_REQUIRED TASK_:
Copy down all of the data underneath, exactly as shown.

_SOURCE DATA_:
....

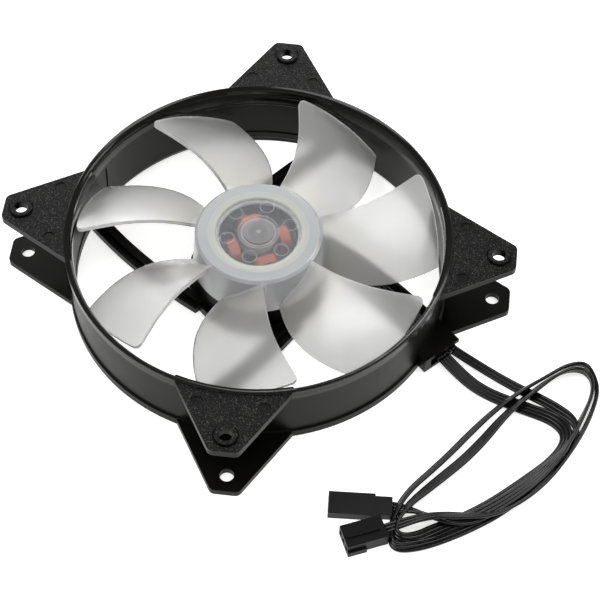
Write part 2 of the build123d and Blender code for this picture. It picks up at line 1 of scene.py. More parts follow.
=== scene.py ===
import bpy
import json
import numpy as np
from math import cos, radians, sin
from mathutils import Matrix, Vector


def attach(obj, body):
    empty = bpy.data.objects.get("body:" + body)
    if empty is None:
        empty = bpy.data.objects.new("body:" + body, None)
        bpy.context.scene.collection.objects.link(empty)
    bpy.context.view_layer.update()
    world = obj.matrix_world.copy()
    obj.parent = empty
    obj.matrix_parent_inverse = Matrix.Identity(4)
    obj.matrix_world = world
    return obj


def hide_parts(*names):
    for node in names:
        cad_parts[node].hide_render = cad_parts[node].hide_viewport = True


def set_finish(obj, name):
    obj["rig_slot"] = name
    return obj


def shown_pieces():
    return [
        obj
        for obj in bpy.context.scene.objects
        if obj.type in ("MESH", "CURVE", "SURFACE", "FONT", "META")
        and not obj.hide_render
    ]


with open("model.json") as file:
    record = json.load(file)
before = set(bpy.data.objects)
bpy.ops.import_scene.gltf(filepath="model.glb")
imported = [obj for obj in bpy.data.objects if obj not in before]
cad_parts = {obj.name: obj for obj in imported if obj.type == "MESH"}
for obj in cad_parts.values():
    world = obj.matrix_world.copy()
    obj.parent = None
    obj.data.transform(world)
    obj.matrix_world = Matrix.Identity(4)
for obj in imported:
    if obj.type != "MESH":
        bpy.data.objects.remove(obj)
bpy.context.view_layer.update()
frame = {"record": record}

mm = 0.001

cameraSetup = {
    "place": (0.29138, -0.22375, 0.49896),
    "azimuth": 50.40,
    "elevation": 54.25,
    "roll": 1.45,
    "lens": 116.7,
    "sensorWidth": 36,
    "clip": (0.01, 20),
}


# The camera looks along minus back; right and up are turned about it by the roll.
def makeCamera(setup):
    azimuth, elevation, roll = (radians(setup[key]) for key in ("azimuth", "elevation", "roll"))
    back = Vector((sin(azimuth) * cos(elevation), -cos(azimuth) * cos(elevation), sin(elevation)))
    right = Vector((cos(azimuth), sin(azimuth), 0))
    up = back.cross(right)
    turnedRight = right * cos(roll) + up * sin(roll)
    turnedUp = up * cos(roll) - right * sin(roll)
    data = bpy.data.cameras.new("camera")
    data.lens = setup["lens"]
    data.sensor_width = setup["sensorWidth"]
    data.clip_start, data.clip_end = setup["clip"]
    camera = bpy.data.objects.new("camera", data)
    bpy.context.scene.collection.objects.link(camera)
    axes = Matrix((turnedRight, turnedUp, back)).transposed()
    camera.matrix_world = Matrix.Translation(setup["place"]) @ axes.to_4x4()
    bpy.context.scene.camera = camera


makeCamera(cameraSetup)
print("camera made")


# An object at the origin from an array of points and a list of faces.
def makePiece(name, points, faces, body, slot):
    mesh = bpy.data.meshes.new(name)
    mesh.from_pydata(points.tolist(), [], [list(face) for face in faces])
    mesh.polygons.foreach_set("use_smooth", np.full(len(mesh.polygons), True))
    mesh.update()
    piece = bpy.data.objects.new(name, mesh)
    bpy.context.scene.collection.objects.link(piece)
    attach(piece, body)
    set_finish(piece, slot)
    return piece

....

_RESPONSE_:
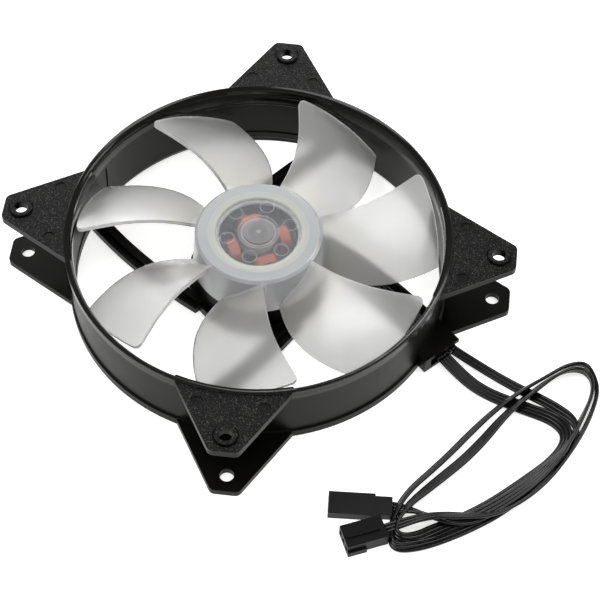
Write part 2 of the build123d and Blender code for this picture. It picks up at line 1 of scene.py. More parts follow.
=== scene.py ===
import bpy
import json
import numpy as np
from math import cos, radians, sin
from mathutils import Matrix, Vector


def attach(obj, body):
    empty = bpy.data.objects.get("body:" + body)
    if empty is None:
        empty = bpy.data.objects.new("body:" + body, None)
        bpy.context.scene.collection.objects.link(empty)
    bpy.context.view_layer.update()
    world = obj.matrix_world.copy()
    obj.parent = empty
    obj.matrix_parent_inverse = Matrix.Identity(4)
    obj.matrix_world = world
    return obj


def hide_parts(*names):
    for node in names:
        cad_parts[node].hide_render = cad_parts[node].hide_viewport = True


def set_finish(obj, name):
    obj["rig_slot"] = name
    return obj


def shown_pieces():
    return [
        obj
        for obj in bpy.context.scene.objects
        if obj.type in ("MESH", "CURVE", "SURFACE", "FONT", "META")
        and not obj.hide_render
    ]


with open("model.json") as file:
    record = json.load(file)
before = set(bpy.data.objects)
bpy.ops.import_scene.gltf(filepath="model.glb")
imported = [obj for obj in bpy.data.objects if obj not in before]
cad_parts = {obj.name: obj for obj in imported if obj.type == "MESH"}
for obj in cad_parts.values():
    world = obj.matrix_world.copy()
    obj.parent = None
    obj.data.transform(world)
    obj.matrix_world = Matrix.Identity(4)
for obj in imported:
    if obj.type != "MESH":
        bpy.data.objects.remove(obj)
bpy.context.view_layer.update()
frame = {"record": record}

mm = 0.001

cameraSetup = {
    "place": (0.29138, -0.22375, 0.49896),
    "azimuth": 50.40,
    "elevation": 54.25,
    "roll": 1.45,
    "lens": 116.7,
    "sensorWidth": 36,
    "clip": (0.01, 20),
}


# The camera looks along minus back; right and up are turned about it by the roll.
def makeCamera(setup):
    azimuth, elevation, roll = (radians(setup[key]) for key in ("azimuth", "elevation", "roll"))
    back = Vector((sin(azimuth) * cos(elevation), -cos(azimuth) * cos(elevation), sin(elevation)))
    right = Vector((cos(azimuth), sin(azimuth), 0))
    up = back.cross(right)
    turnedRight = right * cos(roll) + up * sin(roll)
    turnedUp = up * cos(roll) - right * sin(roll)
    data = bpy.data.cameras.new("camera")
    data.lens = setup["lens"]
    data.sensor_width = setup["sensorWidth"]
    data.clip_start, data.clip_end = setup["clip"]
    camera = bpy.data.objects.new("camera", data)
    bpy.context.scene.collection.objects.link(camera)
    axes = Matrix((turnedRight, turnedUp, back)).transposed()
    camera.matrix_world = Matrix.Translation(setup["place"]) @ axes.to_4x4()
    bpy.context.scene.camera = camera


makeCamera(cameraSetup)
print("camera made")


# An object at the origin from an array of points and a list of faces.
def makePiece(name, points, faces, body, slot):
    mesh = bpy.data.meshes.new(name)
    mesh.from_pydata(points.tolist(), [], [list(face) for face in faces])
    mesh.polygons.foreach_set("use_smooth", np.full(len(mesh.polygons), True))
    mesh.update()
    piece = bpy.data.objects.new(name, mesh)
    bpy.context.scene.collection.objects.link(piece)
    attach(piece, body)
    set_finish(piece, slot)
    return piece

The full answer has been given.